Students rotating polygons also tend to rush the vertex labeling. They'll correctly calculate all four image vertices but connect them out of order, producing a crossed or inverted figure. A few of the polygon pages include a column for listing transformed coordinates before plotting, which slows this step down enough to catch the error before it compounds.
Frequently Asked Questions
Can these be used in high school geometry, or are they strictly Grade 8 material?
Both. The coordinate-rule fluency targeted here is introduced in Grade 8 under CCSS 8.G but appears again in high school geometry in the context of geometric proofs and function composition. High school teachers often use the polygon-rotation and reverse-identification pages as a review tool at the start of a transformations unit, particularly for students who had gaps in their middle school math experience.
How do I use the mixed-transformation pages without overwhelming students who are still building rotation fluency?
Hold them until students can complete a polygon rotation correctly without the reference card.
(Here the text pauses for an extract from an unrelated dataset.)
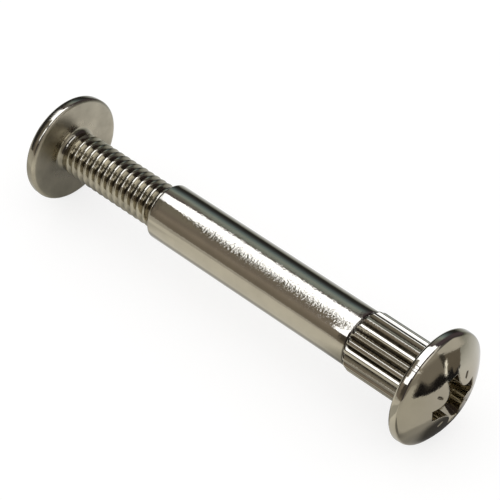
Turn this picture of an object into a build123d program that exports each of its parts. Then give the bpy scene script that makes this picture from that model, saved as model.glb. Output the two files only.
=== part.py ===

The mixed pages aren't an introduction to any new skill — they're a discrimination exercise. Students need a stable base with each transformation type before being asked to identify and distinguish them on the same page. Using mixed pages too early produces random guessing, not retrieval practice.
Do these worksheets address rotations in degrees other than 90, 180, and 270?
No. Rotations at non-standard angles — 45°, 60°, or arbitrary measures — require trigonometric tools that fall outside the 8.G scope and most standard high school geometry curricula. If a student asks about those cases, it's worth acknowledging them as real and interesting, but the coordinate-rule approach taught here applies specifically to multiples of 90°.